OpenStack Stability SWAT Leadership

GoDaddy: OpenStack Stability SWAT

Role: Sr Dir of SRE (Observability & ITSM)

Overview: Tasked with stabilizing our internal cloud offering and improving visibility into its operation.

Situation: GoDaddy’s internal OpenStack cloud platform was experiencing stability issues, impacting internal services and development workflows. There was a lack of comprehensive visibility into the various OpenStack components, making troubleshooting difficult.

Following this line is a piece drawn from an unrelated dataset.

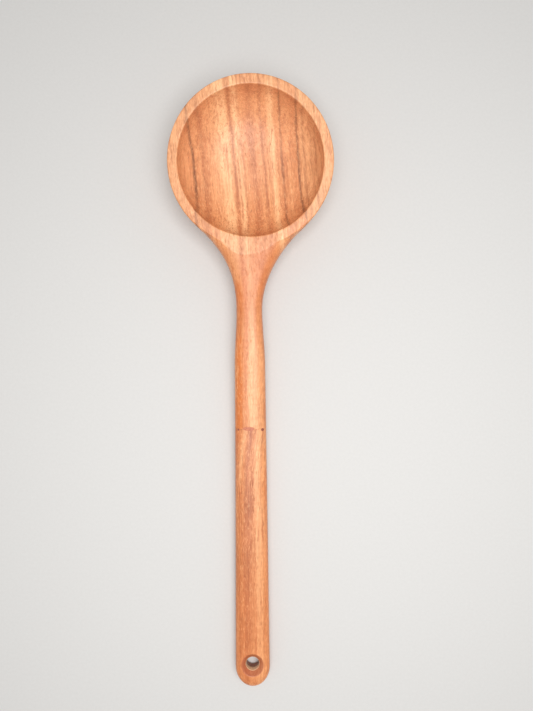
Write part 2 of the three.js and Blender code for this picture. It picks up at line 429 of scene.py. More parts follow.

Task: To form and lead a cross-functional working group to audit the existing OpenStack environment, identify areas for improvement in telemetry and stability, and implement solutions to create a more reliable cloud platform.

Action:

  • Assembled and led a cross-functional SWAT team comprising members from various engineering disciplines.
  • Conducted a thorough audit of the OpenStack environment to identify root causes of instability and telemetry gaps.
  • Prioritized and implemented improvements to telemetry for various OpenStack components (e.g., Nova, Neutron, Cinder, Keystone).
  • Drove initiatives to enhance the overall stability and resilience of the cloud platform.

Tech Stack Used: OpenStack, RabbitMQ, Syslog, Graphite, Elastic (Elasticsearch), Moogsoft.

Result: Created a cross-functional working group to ideate, audit, and improve telemetry for various OpenStack components, resulting in a more stable cloud environment. The efforts of the SWAT team led to a more stable internal OpenStack cloud environment. Improved telemetry provided better insights into component health and performance, facilitating proactive maintenance and faster incident resolution.

Context: A stable and reliable internal cloud platform was crucial for GoDaddy’s engineering productivity and service delivery. This project directly addressed critical infrastructure stability issues, ensuring that internal teams had a dependable platform for development, testing, and hosting internal applications.